Se
despertó aquella mañana, y una luz fraternal inundaba el horizonte. El aire
bailaba entre las bóvedas de los edificios y las nubes dibujaban una historia
de batallas, sufrimiento y dolor. La paz de la mañana, como era de costumbre,
venía precedida por la sangre. En aquel pueblo nadie pensaba ya sino en el
constante latir de los segundos, acercándose irremediablemente a la noche. En
la noche aparecía lo oculto, viendo nacer, entre las montañas y el bosque, el
horror miserable de la guerra. Los monstruos del artificio perseguían la pureza
y la verdad de lo bueno. Los llantos incesantes de las mujeres, la barbarie, la
sangre… corrían a raudales en derredor de las casas, buscando presas para su
festín de muerte. La noche se infestaba del hedor de la perversión, las risas
incontrolables de aquellos hermanos de las tinieblas, regocijándose ante el
desvarío y la putrefacción cancerígena que provocaba su presencia, ensordecían
los gritos de dolor de las víctimas rodeadas de tiniebla. La noche era oscura,
ya lo creo, oscura como ninguna otra noche, sin estrellas ni luna que cubran
con sus luces los desalentados corazones de los que poblaban aquel recóndito
lugar. El río que pasaba por allí cerca fluía con un caudal de tormento sí,
pero su tormento acababa al llegar al mar. Los habitantes, en cambio, vivían
atormentados noche tras noche, desde la puesta del sol hasta la luz de la
mañana.
Era
tan oscuro lo que allí acontecía, tan terrible, que el gobierno no osaba intervenir,
sabía lo que allí ocurría pero no era quién, por estar preso del terror, de
devolver la fuerza de espíritu a aquella gente. La gente del país también lo
sabía, pero, por temor a las represalias, nadie se atrevía siquiera a hablar de
ello. Sin embargo, un día, la luz del amor iluminó las tinieblas, se abrió paso
entre mugre y sinrazón y salvó a uno de los torturados. Fue una sola luz, pero
suficiente para salvar a uno entre toda aquella oscuridad.

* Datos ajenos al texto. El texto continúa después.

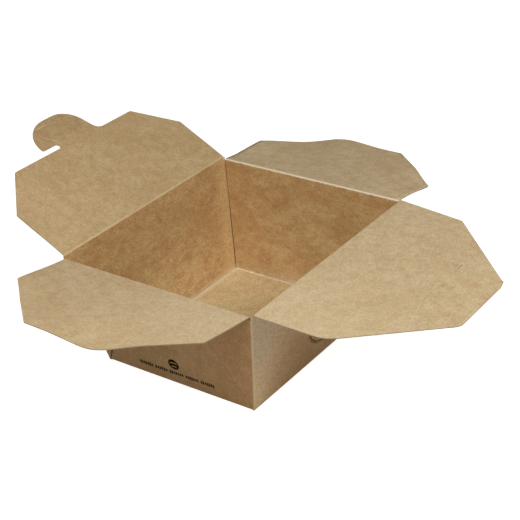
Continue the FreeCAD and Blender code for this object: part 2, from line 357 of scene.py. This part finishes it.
class Shader:
    """A material's node tree, with short calls that return output sockets."""

    def __init__(self, name):
        self.material = bpy.data.materials.new(name)
        self.material.use_nodes = True
        self.tree = self.material.node_tree
        self.tree.nodes.clear()

    def node(self, kind, inputs, **settings):
        made = self.tree.nodes.new(kind)
        for key, value in settings.items():
            setattr(made, key, value)
        for socket, value in inputs.items():
            if isinstance(value, bpy.types.NodeSocket):
                self.tree.links.new(value, made.inputs[socket])
            else:
                made.inputs[socket].default_value = value
        return made

    def math(self, operation, *values):
        inputs = dict(enumerate(values))
        return self.node("ShaderNodeMath", inputs, operation=operation).outputs[0]

    def size_of(self, value):
        return self.math("ABSOLUTE", value)

    def apart(self, first, second):
        """How far two values lie apart."""
        return self.size_of(self.math("SUBTRACT", first, second))

    def local(self, kind, place=(0, 0, 0), rotation=(0, 0, 0)):
        """Coordinates or normal in a local frame, which stays with the piece when it moves."""
        source = self.node("ShaderNodeTexCoord", {}).outputs[kind]
        inputs = {"Vector": source, "Location": place, "Rotation": rotation}
        return self.node("ShaderNodeMapping", inputs, vector_type="TEXTURE").outputs[0]

    def stretched(self, vector, scale):
        return self.node("ShaderNodeMapping", {"Vector": vector, "Scale": scale}).outputs[0]

    def split(self, vector):
        return self.node("ShaderNodeSeparateXYZ", {"Vector": vector}).outputs

    def noise(self, vector, scale, detail=3.0, roughness=0.5, distortion=0.0):
        inputs = {
            "Vector": vector,
            "Scale": scale,
            "Detail": detail,
            "Roughness": roughness,
            "Distortion": distortion,
        }
        return self.node("ShaderNodeTexNoise", inputs).outputs["Fac"]

    def ramp(self, value, low, high, out_low=0.0, out_high=1.0):
        """Smooth step of a value from low to high."""
        inputs = {
            "Value": value,
            "From Min": low,
            "From Max": high,
            "To Min": out_low,
            "To Max": out_high,
        }
        return self.node("ShaderNodeMapRange", inputs, interpolation_type="SMOOTHSTEP").outputs[0]

    def ramps(self, value, fades):
        """Product of several fades of one value."""
        return self.product(*[self.ramp(value, *fade) for fade in fades])

    def wobble(self, rough, reach):
        """Wandering of an outline, from a noise around 0.5."""
        return self.math("MULTIPLY", self.math("SUBTRACT", rough, 0.5), reach)

    def mix(self, share, first, second, blend="MIX"):
        """Mix of two colours, which are sockets 6 and 7 of the node. Its colour comes out of socket 2."""
        inputs = {0: share, 6: first, 7: second}
        return self.node("ShaderNodeMix", inputs, data_type="RGBA", blend_type=blend).outputs[2]

    def length(self, first, second):
        """Length of a vector of two values."""
        squares = [self.math("MULTIPLY", value, value) for value in (first, second)]
        return self.math("SQRT", self.math("ADD", *squares))

    def turned(self, first, second, angle):
        """First of two coordinates, in axes that are turned by an angle."""
        aside = self.math("MULTIPLY", second, math.sin(angle))
        return self.math("MULTIPLY_ADD", first, math.cos(angle), aside)

    def product(self, *values):
        result = values[0]
        for value in values[1:]:
            result = self.math("MULTIPLY", result, value)
        return result

    def finish(self, surface):
        self.node("ShaderNodeOutputMaterial", {"Surface": surface})
        return self.material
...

Las represalias no tardaron en llegar. La luz provenía de una mujer que había salvado a su amigo de una muerte segura, arrebatando su cuerpo de aquella maldición. La persiguieron, a él también, hasta lo más recóndito de aquel país. Pero lo cierto es que el amor nunca murió, y les protegía, y así, la gente, inspirada por aquel canto de solidaridad, comenzó a pensar que quizá aquello sí se podía cambiar, el terror no era invencible, y pelearon uno a uno, dos a dos, tres a tres, y así sucesivamente, hasta que todo el país se unió en el esfuerzo de acabar con la degradación hecha acto, con el horror hecho persona.
Tras
todo esto, las sombras fueron desapareciendo de aquella región. Las estrellas, una
a una, se fueron encendiendo sobre el paisaje oscuro de la noche, crearon
constelaciones, galaxias, bóvedas celestes, y, al final, apareció la luna,
dejando ver la cara de aquellos engendros del averno, que no eran sino hombres
que vencidos por el odio y la envidia, habían perseguido a aquel muchacho,
antes de que su amiga le salvase, y torturado a todos los que con él estaban. Fueron
todos derrotados. Uno a uno, esos salvajes cayeron y la luz de las estrellas
volvió a bañar de esperanzas y sueños el corazón de los que allí vivían. El
amor estalló en los corazones, y su onda expansiva se fue transmitiendo entre
todos los rincones del universo creando vida por allí dónde pasaba. Y la vida
fluyó y fluyó, y así nacieron las cosas que, hasta hoy, conocemos.